Constraints on the Ionization Balance of Hot-Star Winds from FUSE Observations of O Stars in the Large Magellanic Cloud

Abstract

We use a Sobolev with Exact Integration model to analyze the winds lines of 25 LMC O stars. The data include FUSE profiles of C III, N III, S IV, P V, S VI, and O VI and IUE or HST data for Si IV, C IV, and N V. Several of the FUSE lines are unsaturated, so meaningful optical depths (equivalently, mass loss rate times ionization fractions), as a function of wind velocity can be determined. Ratios of these quantities give the relative ionization as a function of velocity and demonstrate that, except for O VI in all stars and S VI in the later stars, the wind ionization shifts toward lower stages at higher velocity.

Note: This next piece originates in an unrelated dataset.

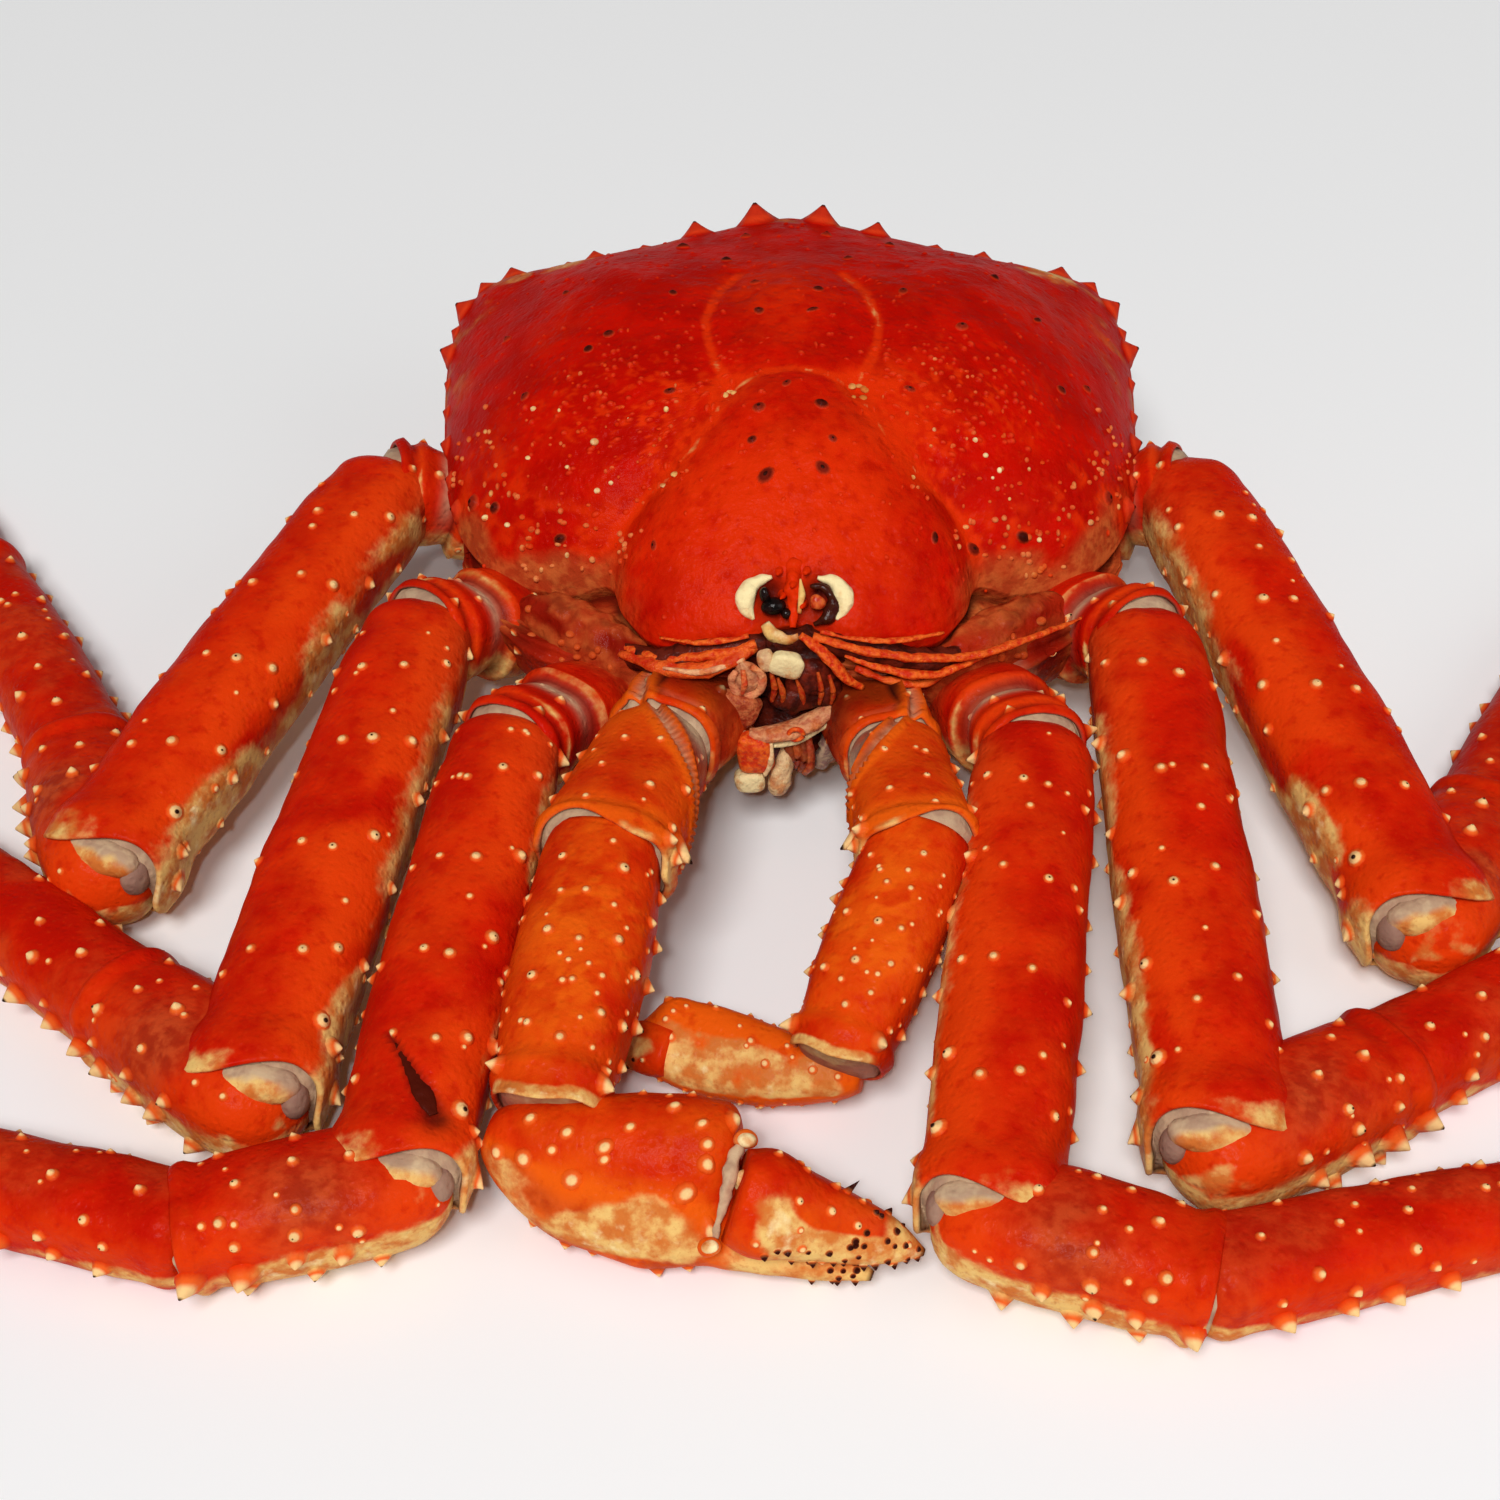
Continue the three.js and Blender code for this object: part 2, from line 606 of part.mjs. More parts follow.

Because O VI and S VI do not behave like the other ions, they must be produced by a different mechanism. Using mass-loss rates determined from the Vink et al. relationships, we derive mean ionization fractions. Because these are all less than one, the derived mass loss rates cannot be too small. However, the ion fractions for P V (expected to be dominant in some winds), never exceed 0.20. This implies that either the calculated mass loss rates or the assumed P abundances are too large, or the winds are strongly clumped. We examine correlations between the mean ion fractions and stellar parameters, and find two significant relationships. First, as expected, the mean ionization fraction of lower ions decreases with increasing temperature. Second, the mean ionization fraction of S VI in the latest stars and O VI in all stars increases with terminal velocity, re-affirming Cassinelli and Olson's conjecture that O VI is produced non-radiatively. Finally, we discuss peculiar aspects of three stars, BI 272, BI 208, and Sk-67 166.